He also drew my attention to a decision of the Supreme Court reported in K.S. Vidyanadam and Others Vs. Vairavan, AIR 1997 SC 1751 in support of his extended argument that where the purchaser has not taken any steps long after the expiry of the deadline that it is very clear that the party was not at all serious about finalisation of the sale deed and that it was an empty offer only in order to safeguard the earnest money and keep the contract alive. He illustrated that in a particular case where the purchaser took no steps that the Supreme Court has held that no decree for specific performance should be passed. As a follow-up to this submission, he also relied on the decision reported in AIR 1999 SC Weekly page 2378 wherein the Court held that if a suit is filed after a considerable delay that alone was a good ground to refuse a decree for specific performance and that the Court will have to take into account factors such as change of circumstances and more importantly, the abnormal rise in the value of the property and since it was demonstrated that the purchaser had not complied with the obligations within a reasonable time that a decree for specific performance could not be passed. Mr. Shastry reiterated the fact that the Plaintiff did absolutely nothing after the receipt of the Defendants reply dated 12.5.1984 for more than one year and that even the reply Ex.P.7 from the Plaintiff's Advocate was after the Defendants had repudiated the agreement by their notice dated 15.4.1985. His submission is that the conduct of the Plaintiff goes heavily against his contention that he was ready and willing to perform his obligations and that in this background, the trial Court was very much in error in having passed a decree for specific performance and that too, ordering the Defendants to execute the sale deed on the original terms. It was pointed out to me that there has been a radical change in property values in the city of Belgaum over the years and that there is virtually no comparison between the price of that property in May 1983 when the agreement was entered into and even in the year 1993 when the decree was passed. In totality, he therefore submitted that this Court ought to interfere and set aside the decree in question. 7.

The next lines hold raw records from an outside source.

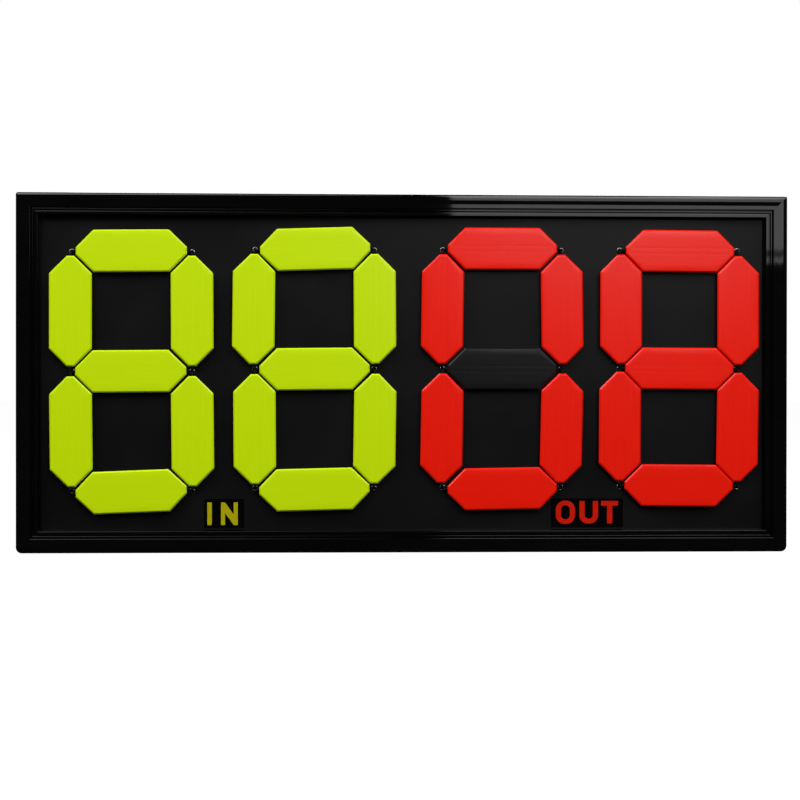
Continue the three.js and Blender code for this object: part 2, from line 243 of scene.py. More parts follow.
def arc(centre: Sequence, radii: Sequence, turn: Pair, steps: int) -> Array:
    """Points on a stretch of an ellipse: centre + (radius_u cos a, radius_v sin a).

    Args:
        centre: middle of the ellipse.
        radii: its two half widths.
        turn: first and last angle in degrees.
        steps: number of stretches.

    Returns:
        (steps + 1, 2) points.
    """
    angle = np.radians(np.linspace(*turn, steps + 1))
    return np.array(centre) + np.stack([np.cos(angle), np.sin(angle)], axis=1) * np.array(radii)


def rounded(corners: Sequence, radius: float, steps: int) -> Array:
    """A polygon whose corners are arcs.

    Each arc's centre lies on its corner's bisector, radius / sin(half angle) away, and its points
    mix the two directions to the tangent points by the sine rule.

    Args:
        corners: (n, 2) corners in order.
        radius: radius of every arc.
        steps: stretches in each arc.

    Returns:
        (n * (steps + 1), 2) points.
    """
    corners = np.array(corners, float)
    before, after = (unit(np.roll(corners, shift, axis=0) - corners) for shift in (1, -1))
    half = np.arccos(np.clip((before * after).sum(axis=1, keepdims=True), -1, 1)) / 2
    centre = corners + unit(before + after) * radius / np.sin(half)
    start, end = (corners + side * radius / np.tan(half) - centre for side in (before, after))
    turn = (np.pi - 2 * half)[:, None]
    share = np.linspace(0, 1, steps + 1)[None, :, None]
    mix = np.sin((1 - share) * turn) * start[:, None] + np.sin(share * turn) * end[:, None]
    return (centre[:, None] + mix / np.sin(turn)).reshape(-1, 2)


def rectangle(size: Sequence) -> Array:
    """The four corners of a rectangle of a width and a height round the origin."""
    return np.array(size) / 2 * np.array([[-1, -1], [1, -1], [1, 1], [-1, 1]])


def circle(centre: Sequence, radius: float, steps: int) -> Array:
    """Points of a circle round a centre."""
    return arc(centre, (radius, radius), (0, 360), steps)[:-1]


def filled(loops: list[Array]) -> Array:
    """Fills the area between nested outlines with triangles.

    A triangle is kept when a ray to the right from its middle crosses the outlines an odd number
    of times, so outlines inside others are holes.

    Args:
        loops: outlines of (n, 2) points.

    Returns:
        (n, 3) numbers of the outlines' points, counted through all loops in order.
    """
    points = np.concatenate(loops)
    edges = []
    for loop in loops:
        numbers = np.arange(len(loop)) + len(edges)
        edges += np.stack([numbers, np.roll(numbers, -1)], axis=1).tolist()
    made = delaunay_2d_cdt([Vector(p) for p in points.tolist()], edges, [], 0, TOUCH)
    source = np.array([names[0] for names in made[3]])
    triangles = source[np.array(made[2])]
    middle = points[triangles].mean(axis=1)[:, None]
    first, last = np.moveaxis(points[np.array(edges)], 1, 0)
    spans = (first[:, 1] > middle[..., 1]) != (last[:, 1] > middle[..., 1])
    rise = np.where(first[:, 1] == last[:, 1], 1, last[:, 1] - first[:, 1])
    meets = first[:, 0] + (middle[..., 1] - first[:, 1]) / rise * (last[:, 0] - first[:, 0])
    return triangles[(spans & (meets > middle[..., 0])).sum(axis=1) % 2 == 1]


def plate(outlines: list[Outline]) -> Surface:
    """A plate parallel to the board, with holes and stepped or rounded edges.

    Each outline is carried through the plate as rings, each ring at its own depth. The first and
    last rings bound the front and back faces.

    Args:
        outlines: for each outline its rings from front to back, as (points, depth), with as many
            points in every ring of an outline.

    Returns:
        The closed surface.
    """
    points, faces, first, last = [], [], [], []
    start = 0
    for rings in outlines:
        size = len(rings[0][0])
        for ring, depth in rings:
            points.append(np.stack([ring[:, 0], np.full(size, depth), ring[:, 1]], axis=1))
        faces += (grid_faces(len(rings), size) + start).tolist()
        first.append(np.arange(size) + start)
        start += size * len(rings)
        last.append(np.arange(size) + start - size)
    front, back = (np.concatenate(numbers) for numbers in (first, last))
    faces += front[filled([rings[0][0] for rings in outlines])][:, ::-1].tolist()
    faces += back[filled([rings[-1][0] for rings in outlines])].tolist()
    return Surface(np.concatenate(points), faces)


def chamfered(edge: float, front: float, back: float) -> tuple[Pair, ...]:
    """Inset and depth of a plate's rings, drawn in by `edge` at its front and its back."""
    return (edge, front), (0.0, front + edge), (0.0, back - edge), (edge, back)


def smooth_lower(first: Array, second: Array, blend: float) -> Array:
    """The lower of two values, with the kink between them rounded over about `blend`.

    The value is -blend * log(exp(-first / blend) + exp(-second / blend)).
    """
    low, gap = np.minimum(first, second), np.abs(first - second)
    return low - blend * np.log1p(np.exp(-gap / blend))


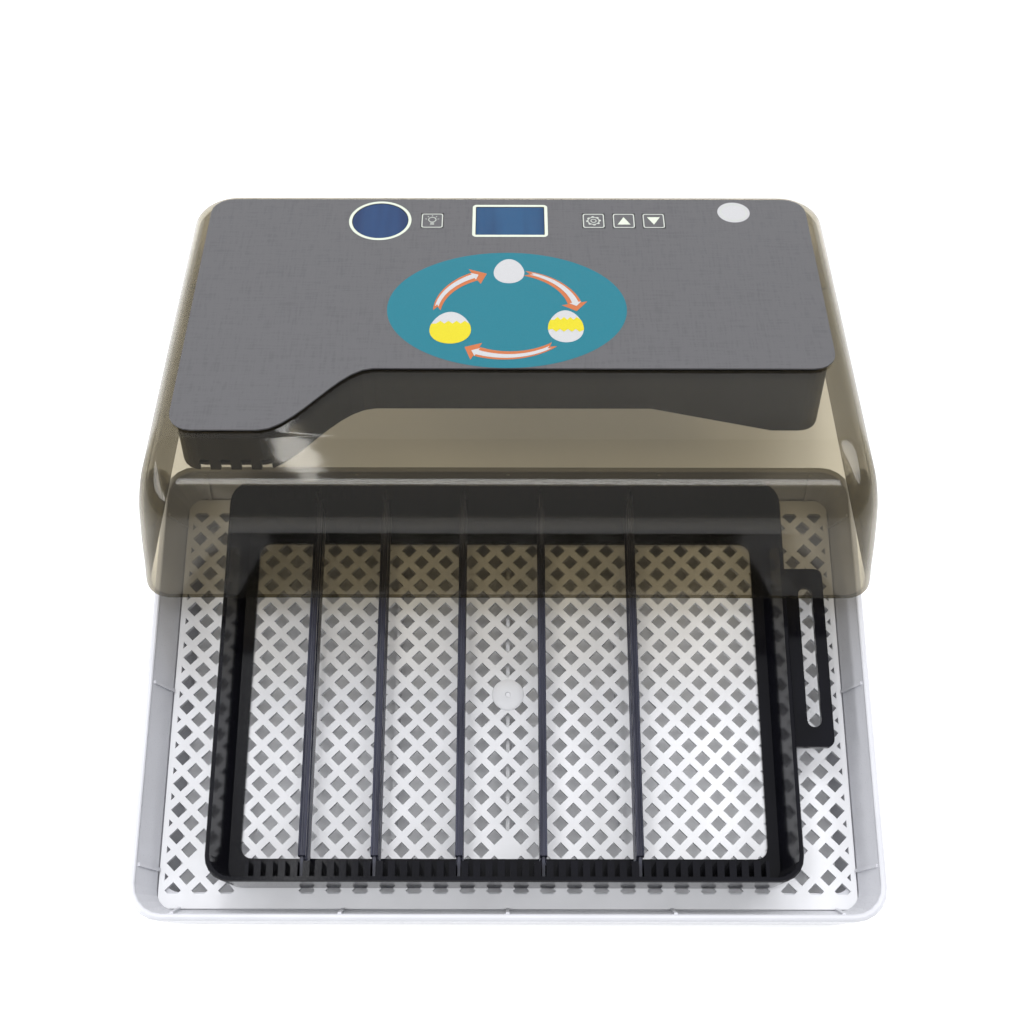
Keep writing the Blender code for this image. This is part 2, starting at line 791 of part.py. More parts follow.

In totality, he therefore submitted that this Court ought to interfere and set aside the decree in question. 7. The Respondent's learned Counsel has seriously assailed this position. He states that his client was obliged to perform his obligations within the prescribed period of one year, that he was unable to meet the Defendants on two earlier occasions which was why he sent them formal notice on 9.5.1984 requesting them to complete the sale deed. Learned Counsel submitted that it is an obligation of every Vendor to sell the property free of encumbrance and according to him, the Defendants were obliged to give vacant possession of the property which was why the Plaintiff stipulated this in the notice dated 9.5.1984. He submits that having entered into the agreement for sale that the Plaintiff has proved his bonafides by paying a substantial amount of Rs. 50,000/- as advance consideration and that there was no ground on which the Vendors could have even assumed that the Plaintiff would not complete the transaction and he therefore submits that the Defendants were obliged to obtain the requisite income tax clearance certificate in anticipation of the completion of the sale and if they had not done so, it is his contention that for their own default they could not then enforce the time deadline. He disputes the position that time was of the essence of the contract in so far as what he points out is that it is true that the parties agreed to complete the transaction within one year but that there were equal obligations on the Vendors and it is his submission that if due to any reason the Vendors overshot the time limit that there was nothing sacrosanct about 16.5.1983 in so far as the Vendors could always have executed the sale deed even a few days later to which his client would have had no objection. He has alleged malafides against the Defendants by pointing out that even when the notice dated 9.5.1984 was addressed and from the Defendants reply dated 12.5.1984 it is clear that it had been received in good time, that the Defendants deliberately delayed the reply till after 16.5.1983 and only despatched it on 18.5.1983 and then falsely contended that they were not obliged to honour the contract because the deadline had passed.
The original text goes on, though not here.